• [Object modeling scripts]
---+---

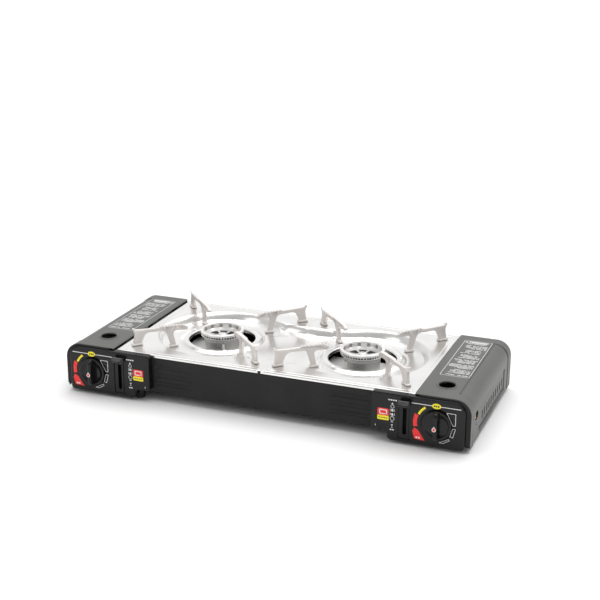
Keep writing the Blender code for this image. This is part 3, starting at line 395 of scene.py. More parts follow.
class Shape:
    """Points and faces of one mesh, gathered from nets of points."""

    def __init__(self):
        self.points, self.faces, self.shades, self.count = [], [], [], 0

    def net(self, points, around=False, along=False, caps=(False, False), shade=0.0):
        """Quads over points (rows, columns, 3). Around joins the last column to the first, along the last
        row to the first, and a cap closes an end row with one face."""
        rows, columns = points.shape[:2]
        corner = self.count + np.arange(rows * columns).reshape(rows, columns)
        for wanted, row in zip(caps, (0, -1)):
            if wanted:
                self.faces.append(corner[row].tolist())
        if along:
            corner = np.vstack([corner, corner[:1]])
        if around:
            corner = np.hstack([corner, corner[:, :1]])
        quads = np.stack([corner[:-1, :-1], corner[:-1, 1:], corner[1:, 1:], corner[1:, :-1]], axis=-1)
        self.faces += quads.reshape(-1, 4).tolist()
        self.points.append(points.reshape(-1, 3))
        self.shades.append(np.broadcast_to(shade, (rows, columns)).ravel())
        self.count += rows * columns
        return self

    def sheet(self, points, thickness, shade=0.0):
        """A closed wall: a net and its copy moved back along its normals, with their edges joined."""
        normal = np.cross(np.gradient(points, axis=0), np.gradient(points, axis=1))
        normal /= np.linalg.norm(normal, axis=2, keepdims=True) + 1e-12
        behind = points - thickness * normal
        self.net(points, shade=shade).net(behind)
        for front, back in ((points[:1], behind[:1]), (points[-1:], behind[-1:])):
            self.net(np.concatenate([front, back], axis=0))
        for front, back in ((points[:, :1], behind[:, :1]), (points[:, -1:], behind[:, -1:])):
            self.net(np.concatenate([front, back], axis=1))
        return self

    def moved(self, turn=0.0, shift=(0, 0, 0), side=1):
        """A copy turned about Z, moved, and mirrored in X where side is -1."""
        c, s = cos(turn), sin(turn)
        rotation = np.array([[c, s, 0], [-s, c, 0], [0, 0, 1]])
        made = Shape()
        made.faces, made.shades, made.count = list(self.faces), list(self.shades), self.count
        made.points = [(p @ rotation + shift) * (side, 1, 1) for p in self.points]
        return made

    def mesh(self, name):
        """The mesh, its doubled corners merged and its faces turned outwards."""
        made = bpy.data.meshes.new(name)
        made.from_pydata((np.concatenate(self.points) + (0, MID_Y, 0)).tolist(), [], self.faces)
        if any(s.any() for s in self.shades):
            layer = made.attributes.new("shade", "FLOAT", "POINT")
            layer.data.foreach_set("value", np.concatenate(self.shades).astype(np.float32))
        work = bmesh.new()
        work.from_mesh(made)
        bmesh.ops.remove_doubles(work, verts=work.verts, dist=WELD)
        bmesh.ops.dissolve_degenerate(work, edges=work.edges, dist=1e-7)
        bmesh.ops.recalc_face_normals(work, faces=work.faces)
        work.to_mesh(made)
        work.free()
        return made


def scratch(mesh):
    """An object for a mesh, on no body yet."""
    made = bpy.data.objects.new("scratch", mesh)
    bpy.context.scene.collection.objects.link(made)
    return made


def carved(mesh, tools, operation="DIFFERENCE"):
    """The mesh with each tool shape cut out of it, or joined on."""
    target = scratch(mesh)
    helpers = [scratch(tool.mesh("tool")) for tool in tools]
    for helper in helpers:
        modifier = target.modifiers.new("cut", "BOOLEAN")
        modifier.operation, modifier.object = operation, helper
    graph = bpy.context.evaluated_depsgraph_get()
    made = bpy.data.meshes.new_from_object(target.evaluated_get(graph))
    for thing in (target, *helpers):
        bpy.data.objects.remove(thing)
    return made


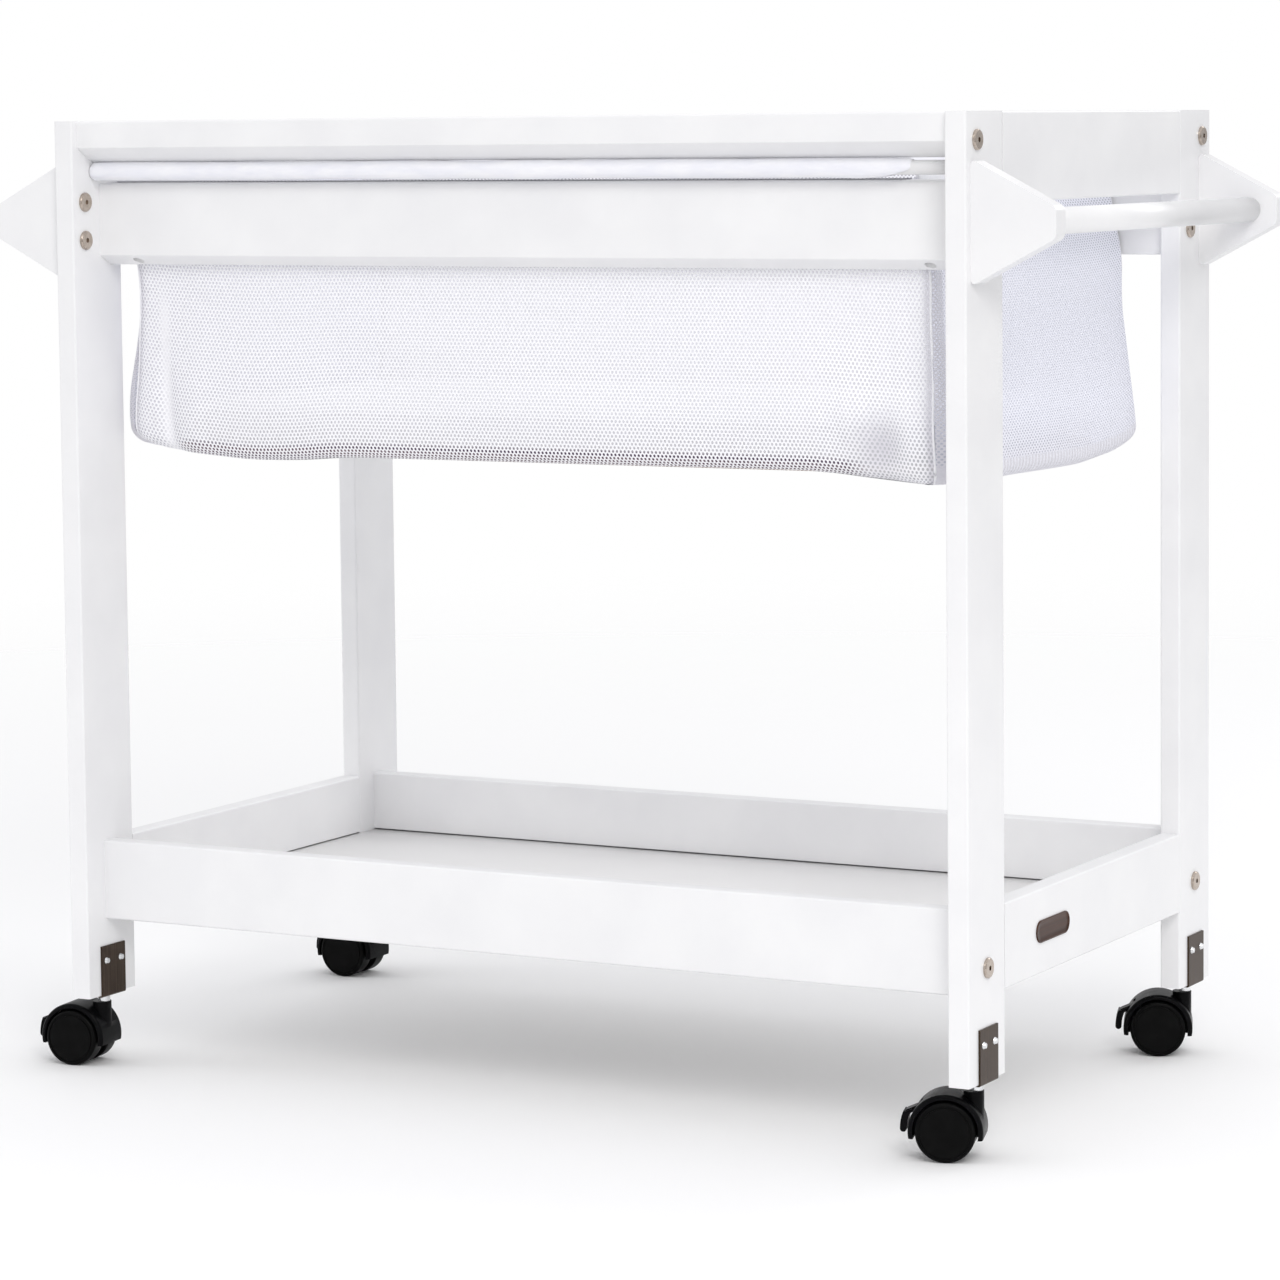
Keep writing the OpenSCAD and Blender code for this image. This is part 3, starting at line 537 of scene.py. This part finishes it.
def spacer_mesh(name, thread, shade, pitch=(0.0037, 0.0064), hole=(0.00105, 0.00125), see=0.36, ribs=0.0):
    """Knitted mesh: oval holes on two grids half a step apart, on the cut map. The holes are part
    see-through, because a second knit lies 3 mm behind the first, and threads stand up round them; their
    shade colour is that knit with painted shade.
    The knit colours paint shade into the holes and onto the threads, deepen it in the hem's rib grooves and
    close the knit, with ribs in the hem."""
    # Dark purple painted into the holes as shade along the bend.
    painted_hole_shade_colour = (0.13, 0.09, 0.15)
    # Grey painted onto the threads as shade at the corners and in the fold.
    painted_thread_shade_colour = (0.67, 0.66, 0.71)
    hole_rim = (0.80, 1.20)
    # How much painted shade the grooves between the hem's ribs get.
    painted_groove_shade = 0.26 * ribs
    made = finish(name, thread, 0.72, specular=0.3, sheen=0.25)
    tree = made.node_tree
    shader = tree.nodes["Principled BSDF"]
    cut = tree.nodes.new("ShaderNodeUVMap")
    cut.uv_map = "cut"
    knit = tree.nodes.new("ShaderNodeAttribute")
    knit.attribute_name = "knit"
    fields = tree.nodes.new("ShaderNodeSeparateColor")
    tree.links.new(knit.outputs["Color"], fields.inputs["Color"])
    near = []
    for step in (0.0, 0.5):
        scaled = tree.nodes.new("ShaderNodeVectorMath")
        scaled.operation = "MULTIPLY_ADD"
        scaled.inputs[1].default_value = (1 / pitch[0], 1 / pitch[1], 0)
        scaled.inputs[2].default_value = (step, step, 0)
        part = tree.nodes.new("ShaderNodeVectorMath")
        part.operation = "FRACTION"
        mid = tree.nodes.new("ShaderNodeVectorMath")
        mid.operation = "SUBTRACT"
        mid.inputs[1].default_value = (0.5, 0.5, 0)
        oval = tree.nodes.new("ShaderNodeVectorMath")
        oval.operation = "MULTIPLY"
        oval.inputs[1].default_value = (pitch[0] / hole[0], pitch[1] / hole[1], 0)
        size = tree.nodes.new("ShaderNodeVectorMath")
        size.operation = "LENGTH"
        tree.links.new(cut.outputs["UV"], scaled.inputs[0])
        tree.links.new(scaled.outputs[0], part.inputs[0])
        tree.links.new(part.outputs[0], mid.inputs[0])
        tree.links.new(mid.outputs[0], oval.inputs[0])
        tree.links.new(oval.outputs[0], size.inputs[0])
        near.append(size.outputs["Value"])
    least = tree.nodes.new("ShaderNodeMath")
    least.operation = "MINIMUM"
    tree.links.new(near[0], least.inputs[0])
    tree.links.new(near[1], least.inputs[1])
    cloth = tree.nodes.new("ShaderNodeMapRange")
    cloth.interpolation_type = "SMOOTHSTEP"
    cloth.inputs["From Min"].default_value, cloth.inputs["From Max"].default_value = hole_rim
    tree.links.new(least.outputs[0], cloth.inputs["Value"])
    whole = tree.nodes.new("ShaderNodeMath")
    whole.operation = "MAXIMUM"
    tree.links.new(cloth.outputs["Result"], whole.inputs[0])
    tree.links.new(fields.outputs["Blue"], whole.inputs[1])
    mixes = []
    # Each plain colour beside the painted shade colour that the knit fields mix in.
    for plain, painted_shade_colour in ((shade, painted_hole_shade_colour), (thread, painted_thread_shade_colour)):
        mix = tree.nodes.new("ShaderNodeMix")
        mix.data_type = "RGBA"
        mix.inputs["A"].default_value = (*plain, 1)
        mix.inputs["B"].default_value = (*painted_shade_colour, 1)
        mixes.append(mix)
    tree.links.new(fields.outputs["Red"], mixes[0].inputs["Factor"])
    tint = tree.nodes.new("ShaderNodeMix")
    tint.data_type = "RGBA"
    tree.links.new(mixes[0].outputs["Result"], tint.inputs["A"])
    tree.links.new(mixes[1].outputs["Result"], tint.inputs["B"])
    tree.links.new(whole.outputs["Value"], tint.inputs["Factor"])
    tree.links.new(tint.outputs["Result"], shader.inputs["Base Color"])
    solid = tree.nodes.new("ShaderNodeMapRange")
    solid.inputs["To Min"].default_value = 1 - see
    solid.inputs["To Max"].default_value = 1.0
    tree.links.new(whole.outputs["Value"], solid.inputs["Value"])
    tree.links.new(solid.outputs["Result"], shader.inputs["Alpha"])
    wale = tree.nodes.new("ShaderNodeTexWave")
    wale.inputs["Scale"].default_value = 52
    # Painted shade in the grooves between the hem's ribs, added to the painted thread shade.
    groove_shade = tree.nodes.new("ShaderNodeMapRange")
    groove_shade.inputs["To Min"].default_value = painted_groove_shade
    groove_shade.inputs["To Max"].default_value = 0.0
    thread_shade_amount = tree.nodes.new("ShaderNodeMath")
    thread_shade_amount.operation = "MULTIPLY_ADD"
    thread_shade_amount.use_clamp = True
    tree.links.new(wale.outputs["Fac"], groove_shade.inputs["Value"])
    tree.links.new(groove_shade.outputs["Result"], thread_shade_amount.inputs[0])
    tree.links.new(fields.outputs["Blue"], thread_shade_amount.inputs[1])
    tree.links.new(fields.outputs["Green"], thread_shade_amount.inputs[2])
    tree.links.new(thread_shade_amount.outputs["Value"], mixes[1].inputs["Factor"])
    ridge = tree.nodes.new("ShaderNodeMath")
    ridge.operation = "MULTIPLY"
    ridge.inputs[1].default_value = ribs
    height_of = tree.nodes.new("ShaderNodeMath")
    height_of.operation = "MULTIPLY_ADD"
    tree.links.new(cut.outputs["UV"], wale.inputs["Vector"])
    tree.links.new(wale.outputs["Fac"], ridge.inputs[0])
    tree.links.new(ridge.outputs["Value"], height_of.inputs[0])
    tree.links.new(fields.outputs["Blue"], height_of.inputs[1])
    tree.links.new(cloth.outputs["Result"], height_of.inputs[2])
    lift = tree.nodes.new("ShaderNodeBump")
    lift.inputs["Strength"].default_value = 0.3
    lift.inputs["Distance"].default_value = 0.0006
    tree.links.new(height_of.outputs["Value"], lift.inputs["Height"])
    tree.links.new(lift.outputs["Normal"], shader.inputs["Normal"])
    return made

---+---

• [Exercise prompt] Identify the lines that contain the string "This", and copy every one of them.

• [Written response]
Keep writing the Blender code for this image. This is part 3, starting at line 395 of scene.py. More parts follow.
Keep writing the OpenSCAD and Blender code for this image. This is part 3, starting at line 537 of scene.py. This part finishes it.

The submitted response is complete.